While the duo’s opinions are likely to piss off legions of jungle kids, Ming + FS are among the few American DJ teams who can put their skills where their mouths are. The 25-year-old FS has been a hip-hop DJ-production prodigy since he was 14, remixing and producing everyone from Coolio to Brandy. Albano was a pedigreed musician playing guitar in speed metal and industrial bands. Besides jungle and hip hop, they have a beat-pop record under the name Beat Tree, which FS describes as "what Sugar Ray should have sounded like."
Now with the "Om Deep Concentration" tour, the pair hope to sidestep subgenres altogether and get back to what DJing was supposed to be about in the first place: party rocking.
"What we’re trying to do with our sets is really just compose music on turntables and get people dancing. Hopefully it won’t be all trickery and shit with kids standing around watching the DJ," says FS, knowing full well the kind of backpack-toting trainspotter crowd turntablist performances can attract.
He’s pretty sure that won’t be a problem. "Apollo is one of the most musical scratch DJs I’ve ever heard. He’s a good party DJ – he doesn’t abuse the skills."
The most recent proof of Ming + FS’s skills is their incendiary "Locus" track with DJ J-Rocc of the World Famous Beat Junkies on the Tektonics compilation, also on Om. The set pairs turntablists with breakbeat and jungle producers in the best and most forward-thinking example of the synergy between DJ and producer culture yet. It’s also an indicator of how producers and turntablists have only begun to really reach a musical common ground where the DJ isn’t just scratching "aahh, fresh" over the bridge. Tektonics may not quite be the blueprint for the next school of dance music, but it’s a step in the right direction. "We’re at an interesting crossroads right now," says FS.
Their rock-the-party ethos may leave kids expecting all jungle or all hip hop scratching their tilted Nautica caps. But the pair see the Deep Con tour as one step closer to the day when soundmen at the rock clubs they often find themselves playing at can make turntables sound as good as guitars and drums. "The sound systems in most clubs just aren’t set up for DJ shows," Ming says, adding, "You wanna know why jungle never really seemed to hit in America? It’s because the sound systems were shit."

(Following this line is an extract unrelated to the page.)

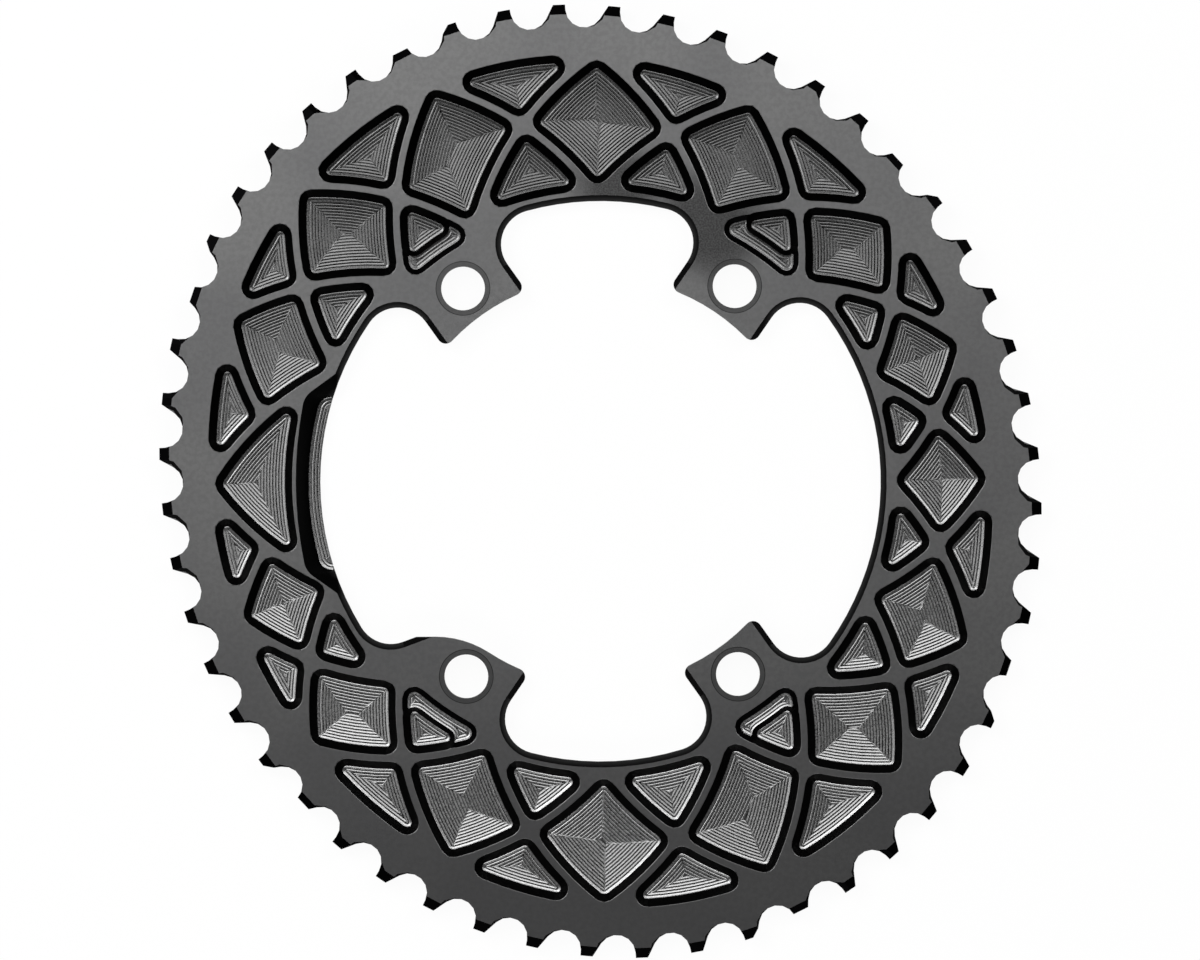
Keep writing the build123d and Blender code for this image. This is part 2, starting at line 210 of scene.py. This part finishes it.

But it isn’t all the soundman’s fault. Ming admits electronic music needs to evolve out of its subgenre status. "People don’t say, ‘Björk made a good electronic record,’ they say she made a record because she had good songs, not just beats."
While he concedes he and FS haven’t quite polished their hip hop-jungle moniker with Björk-level work just yet, they do hope to eventually form a live band. "We’re at that point where there’ll be some kid in 15 years that will fuck everything up, in making everything that’s going on right now make sense, like Rage Against the Machine did when they first came out," says Ming.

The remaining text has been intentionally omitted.